• REQUEST: Find the word "bending" in the data. Return every line where it appears.

• DATASET ENTRIES:

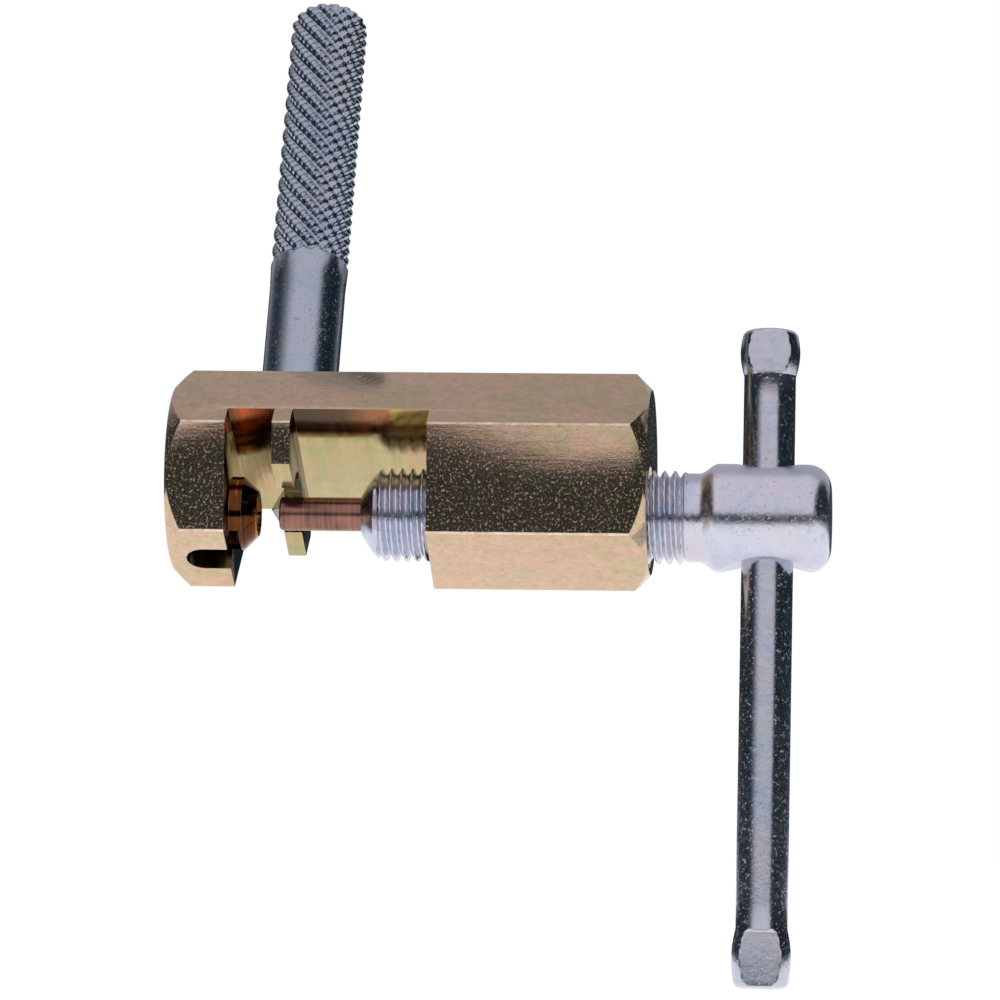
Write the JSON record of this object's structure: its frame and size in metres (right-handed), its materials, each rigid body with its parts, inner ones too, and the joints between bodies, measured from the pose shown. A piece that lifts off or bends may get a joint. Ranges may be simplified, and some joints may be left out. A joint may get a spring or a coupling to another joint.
{
  "type": "bicycle chain tool",
  "caption": "Hand chain tool: hexagon bar body with chain cradle and spoke key, knurled handle, screw spindle with drive pin and sliding T-bar.",
  "frame": {"origin": "on the spindle's axis at the tip of the anvil nose, where the chain's outer plate rests", "axes": "+X along the spindle from the anvil towards the T-bar; the handle leans 30 degrees back from +Z towards +Y; the T-bar leans 6 degrees the same way, its long end down"},
  "size_m": [0.0665, 0.0411, 0.1017],
  "materials": {
    "body_plating": "yellow passivated zinc plate on milled steel, satin",
    "handle_steel": "blue-grey zinc plate, knurled grip",
    "spindle_plating": "bright zinc plate, cut thread",
    "pin_steel": "hardened steel with a bronze temper colour",
    "bar_plating": "bright zinc plate, satin"
  },
  "bodies": {
    "frame": {"body": "body_plating", "handle": "handle_steel"},
    "feed": {"drive_pin": "pin_steel"},
    "screw": {"spindle": "spindle_plating"},
    "bar": {"t_bar": "bar_plating"}
  },
  "joints": [
    {"name": "feed_slide", "type": "slide", "parent": "frame", "child": "feed", "axis": [1, 0, 0], "range_m": [-0.0059, 0.0119]},
    {"name": "spindle_turn", "type": "hinge", "parent": "feed", "child": "screw", "pos_m": [0.02, 0, 0], "axis": [1, 0, 0], "range_deg": [-2008, 4049]},
    {"name": "bar_slide", "type": "slide", "parent": "screw", "child": "bar", "axis": [0, 0.1045, 0.9945], "range_m": [-0.0086, 0.035]}
  ],
  "couplings": [
    {"joint": "spindle_turn", "follows": "feed_slide", "rad_per_m": 5937.1}
  ]
}
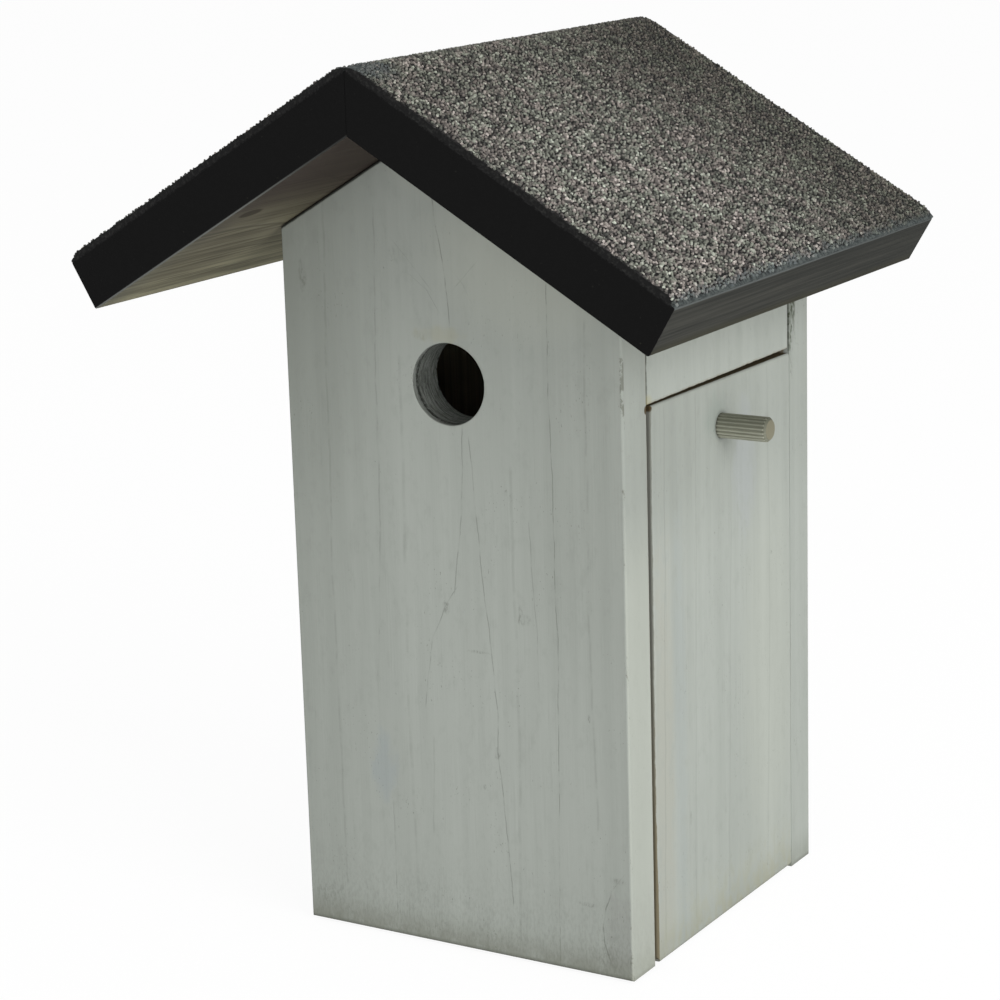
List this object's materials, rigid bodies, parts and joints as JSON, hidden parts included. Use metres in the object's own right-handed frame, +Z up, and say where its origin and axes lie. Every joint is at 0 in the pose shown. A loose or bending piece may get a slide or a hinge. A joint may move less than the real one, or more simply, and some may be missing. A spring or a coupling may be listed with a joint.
{
  "type": "nest box",
  "caption": "Wooden nest box with a felted saddle roof, a round entrance hole and a bottom-hung side door with a fluted peg.",
  "frame": {"origin": "middle of the footprint of the box's walls, on the surface the box stands on", "axes": "+Z up; +X to the right seen from the front, towards the door; the front with the entrance hole faces -Y"},
  "size_m": [0.2608, 0.223, 0.3594],
  "materials": {
    "washed_board": "thin grey-green whitewash, weathered",
    "bare_board": "bare sawn softwood",
    "peg_wood": "bare fluted dowel, weathered",
    "roof_board": "dark stain, front ends painted black, underside bare and weathered",
    "roof_felt": "bitumen felt with mineral granules, rough",
    "pin_steel": "plain steel"
  },
  "bodies": {
    "box": {"front_board": "washed_board", "back_board": "washed_board", "left_side_board": "washed_board", "right_top_strip": "washed_board", "hinge_pin_front": "pin_steel", "hinge_pin_back": "pin_steel", "floor_board": "bare_board", "roof_board_left": "roof_board", "roof_board_right": "roof_board", "roof_felt": "roof_felt"},
    "side_door": {"door": "washed_board", "door_peg": "peg_wood"}
  },
  "joints": [
    {"name": "door_hinge", "type": "hinge", "parent": "box", "child": "side_door", "pos_m": [0.0695, 0, 0.016], "axis": [0, 1, 0], "range_deg": [0, 80]}
  ]
}
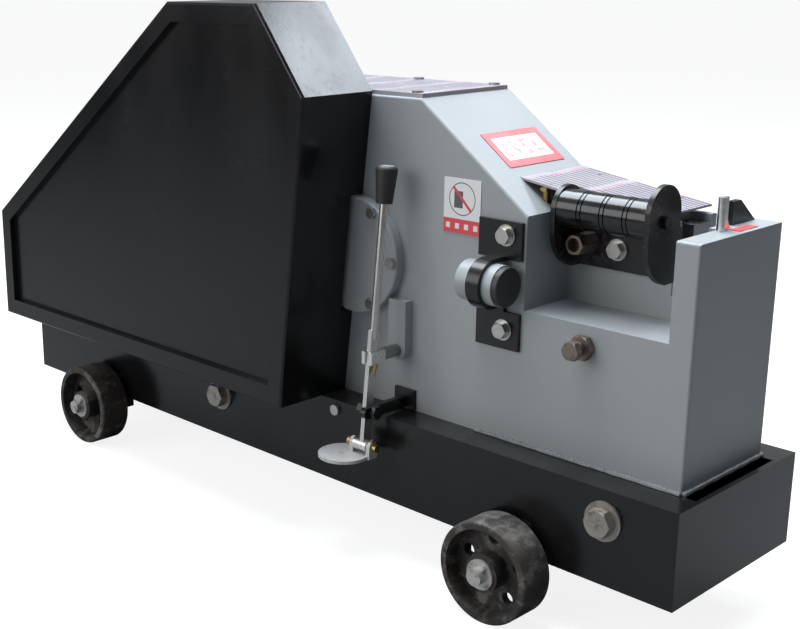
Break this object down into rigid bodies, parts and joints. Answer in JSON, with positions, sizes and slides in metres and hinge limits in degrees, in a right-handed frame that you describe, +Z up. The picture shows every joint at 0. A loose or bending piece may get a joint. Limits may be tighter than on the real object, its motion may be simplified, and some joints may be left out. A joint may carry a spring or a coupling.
{
  "type": "rebar cutter",
  "caption": "wheeled electric rebar cutter: belt-driven flywheel, gear train and jaw clutch turn a crank whose ram shears a bar laid in the nose mouth",
  "frame": {"origin": "on the floor under the middle of the bounding box", "axes": "+X along the base towards the shearing nose, -Y the operator's side with the belt guard and clutch lever, +Z up"},
  "size_m": [1.2, 0.42, 0.684],
  "materials": {
    "base_paint": "gloss black enamel",
    "body_paint": "light blue-grey enamel",
    "motor_paint": "blue-grey enamel on cast ribs",
    "cover_paint": "pale enamel",
    "bracket_paint": "black enamel",
    "label_sheet": null,
    "wheel_iron": "dark cast iron, rust bloomed",
    "zinc_steel": "zinc plated",
    "rusty_steel": "raw steel with light rust",
    "shaft_steel": "turned steel",
    "gear_steel": "oiled gear steel",
    "dark_iron": "machined cast iron",
    "blade_steel": "hardened tool steel, ground",
    "bronze": "bearing bronze",
    "brass_bolt": "yellow passivated",
    "belt_rubber": "matt belt rubber",
    "black_plastic": "moulded plastic",
    "galvanised": "galvanised plate"
  },
  "bodies": {
    "frame": {"base_frame": "base_paint", "wheel_axles": "zinc_steel", "axle_retainers": "zinc_steel", "tie_bolts": "rusty_steel", "machine_body": "body_paint", "top_lid": "cover_paint", "lid_screws": "zinc_steel", "ram_cover": "cover_paint", "cover_bolts": "brass_bolt", "label_plates": "label_sheet", "crank_cover": "body_paint", "bearing_caps": "body_paint", "cap_bolts": "zinc_steel", "shaft_bearings": "shaft_steel", "crank_bushes": "bronze", "belt_guard": "base_paint", "motor_housing": "motor_paint", "motor_shields": "motor_paint", "fan_cover": "motor_paint", "terminal_box": "motor_paint", "mounting_bolts": "zinc_steel", "motor_plate": "base_paint", "v_belts": "belt_rubber", "fixed_blade": "blade_steel", "ram_guides": "bronze", "lever_bracket": "bracket_paint", "clamp_strap": "bracket_paint", "canister": "body_paint", "canister_cap": "black_plastic", "bracket_bolts": "zinc_steel", "side_studs": "rusty_steel", "stop_bracket": "bracket_paint", "roller_pin": "zinc_steel", "lifting_pin": "rusty_steel", "guide_horn": "bracket_paint"},
    "motor_rotor_set": {"motor_rotor": "shaft_steel", "motor_pulley": "dark_iron"},
    "flywheel_set": {"flywheel": "dark_iron", "flywheel_nut": "zinc_steel", "pinion_shaft": "gear_steel"},
    "second_shaft_set": {"intermediate_shaft": "gear_steel", "intermediate_gear": "gear_steel"},
    "bull_gear_set": {"bull_gear": "gear_steel"},
    "crank": {"crankshaft": "gear_steel"},
    "sleeve": {"clutch_sleeve": "gear_steel"},
    "ram_set": {"ram": "dark_iron", "moving_blade": "blade_steel", "connecting_rod": "dark_iron", "wrist_pin": "shaft_steel"},
    "lever": {"lever_bar": "zinc_steel", "lever_knob": "black_plastic", "pedal_pin": "brass_bolt"},
    "pedal": {"pedal_disc": "galvanised"},
    "shifter": {"shift_rod": "shaft_steel", "clutch_clevis": "zinc_steel"},
    "roller": {"stop_roller": "shaft_steel"},
    "wheel_front_near": {"front_wheel_near": "wheel_iron"},
    "wheel_front_far": {"front_wheel_far": "wheel_iron"},
    "wheel_rear_near": {"rear_wheel_near": "wheel_iron"},
    "wheel_rear_far": {"rear_wheel_far": "wheel_iron"}
  },
  "joints": [
    {"name": "flywheel_spin", "type": "hinge", "parent": "frame", "child": "flywheel_set", "pos_m": [-0.07, -0.16, 0.43], "axis": [0, 1, 0], "continuous": true},
    {"name": "motor_spin", "type": "hinge", "parent": "frame", "child": "motor_rotor_set", "pos_m": [-0.46, -0.16, 0.294], "axis": [0, 1, 0], "continuous": true},
    {"name": "intermediate_spin", "type": "hinge", "parent": "frame", "child": "second_shaft_set", "pos_m": [-0.02192, 0, 0.32885], "axis": [0, 1, 0], "continuous": true},
    {"name": "bull_gear_spin", "type": "hinge", "parent": "frame", "child": "bull_gear_set", "pos_m": [0.106, -0.061, 0.372], "axis": [0, 1, 0], "continuous": true},
    {"name": "crank_turn", "type": "hinge", "parent": "frame", "child": "crank", "pos_m": [0.106, 0, 0.372], "axis": [0, 1, 0], "range_deg": [0, 180]},
    {"name": "ram_stroke", "type": "slide", "parent": "frame", "child": "ram_set", "axis": [1, 0, 0], "range_m": [0, 0.041]},
    {"name": "clutch_lever", "type": "hinge", "parent": "frame", "child": "lever", "pos_m": [0.182, -0.156, 0.195], "axis": [1, 0, 0], "range_deg": [0, 8]},
    {"name": "shift_rod_slide", "type": "slide", "parent": "frame", "child": "shifter", "axis": [0, -1, 0], "range_m": [0, 0.00936]},
    {"name": "clutch_sleeve_slide", "type": "slide", "parent": "crank", "child": "sleeve", "axis": [0, -1, 0], "range_m": [0, 0.00936]},
    {"name": "pedal_fold", "type": "hinge", "parent": "lever", "child": "pedal", "pos_m": [0.182, -0.16039, 0.15021], "axis": [-1, 0, 0], "range_deg": [0, 90]},
    {"name": "stop_roller_spin", "type": "hinge", "parent": "frame", "child": "roller", "pos_m": [0.443, -0.047, 0.461], "axis": [1, 0, 0], "continuous": true},
    {"name": "front_near_wheel_spin", "type": "hinge", "parent": "frame", "child": "wheel_front_near", "pos_m": [0.393, -0.166, 0.061], "axis": [0, 1, 0], "continuous": true},
    {"name": "front_far_wheel_spin", "type": "hinge", "parent": "frame", "child": "wheel_front_far", "pos_m": [0.393, 0.146, 0.061], "axis": [0, 1, 0], "continuous": true},
    {"name": "rear_near_wheel_spin", "type": "hinge", "parent": "frame", "child": "wheel_rear_near", "pos_m": [-0.406, -0.166, 0.061], "axis": [0, 1, 0], "continuous": true},
    {"name": "rear_far_wheel_spin", "type": "hinge", "parent": "frame", "child": "wheel_rear_far", "pos_m": [-0.406, 0.146, 0.061], "axis": [0, 1, 0], "continuous": true}
  ],
  "couplings": [
    {"joint": "motor_spin", "follows": "flywheel_spin", "ratio": 3},
    {"joint": "intermediate_spin", "follows": "flywheel_spin", "ratio": -0.27273},
    {"joint": "bull_gear_spin", "follows": "flywheel_spin", "ratio": 0.077922},
    {"joint": "ram_stroke", "follows": "crank_turn", "m_per_rad": 0.013051},
    {"joint": "shift_rod_slide", "follows": "clutch_lever", "m_per_rad": 0.067},
    {"joint": "clutch_sleeve_slide", "follows": "clutch_lever", "m_per_rad": 0.067}
  ]
}
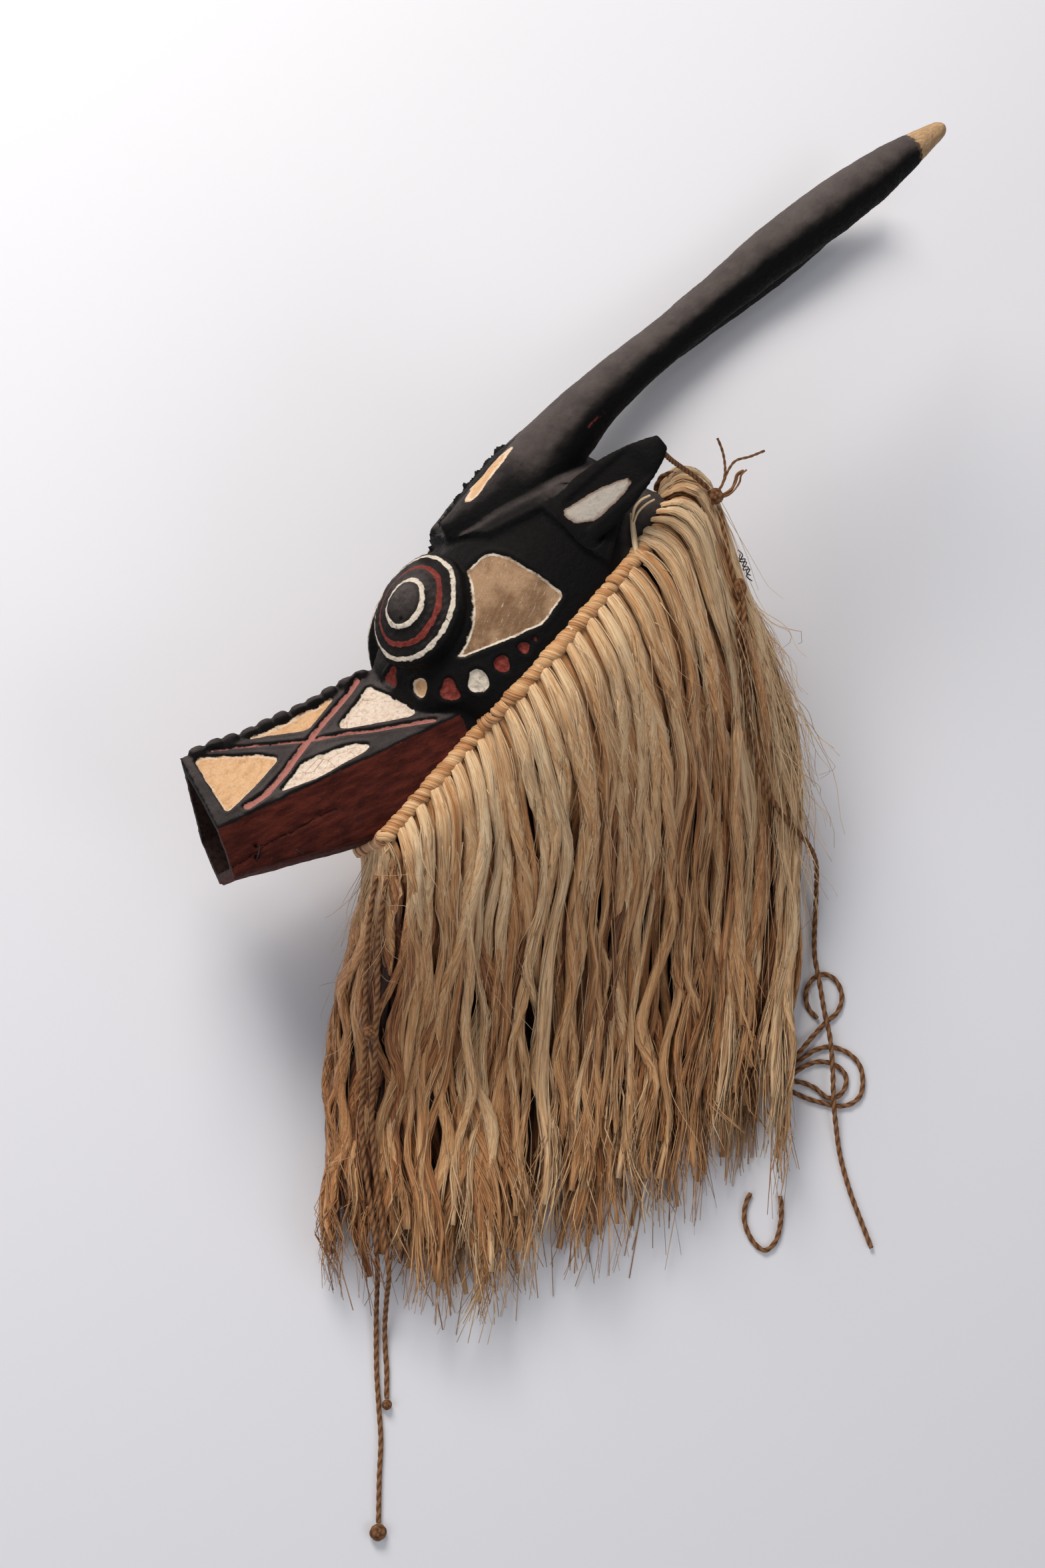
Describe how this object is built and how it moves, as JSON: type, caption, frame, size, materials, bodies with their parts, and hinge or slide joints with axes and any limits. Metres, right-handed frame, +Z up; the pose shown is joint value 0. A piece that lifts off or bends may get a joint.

• OUTPUT OF THE TASK:
List this object's materials, rigid bodies, parts and joints as JSON, hidden parts included. Use metres in the object's own right-handed frame, +Z up, and say where its origin and axes lie. Every joint is at 0 in the pose shown. A loose or bending piece may get a slide or a hinge. A joint may move less than the real one, or more simply, and some may be missing. A spring or a coupling may be listed with a joint.
Break this object down into rigid bodies, parts and joints. Answer in JSON, with positions, sizes and slides in metres and hinge limits in degrees, in a right-handed frame that you describe, +Z up. The picture shows every joint at 0. A loose or bending piece may get a joint. Limits may be tighter than on the real object, its motion may be simplified, and some joints may be left out. A joint may carry a spring or a coupling.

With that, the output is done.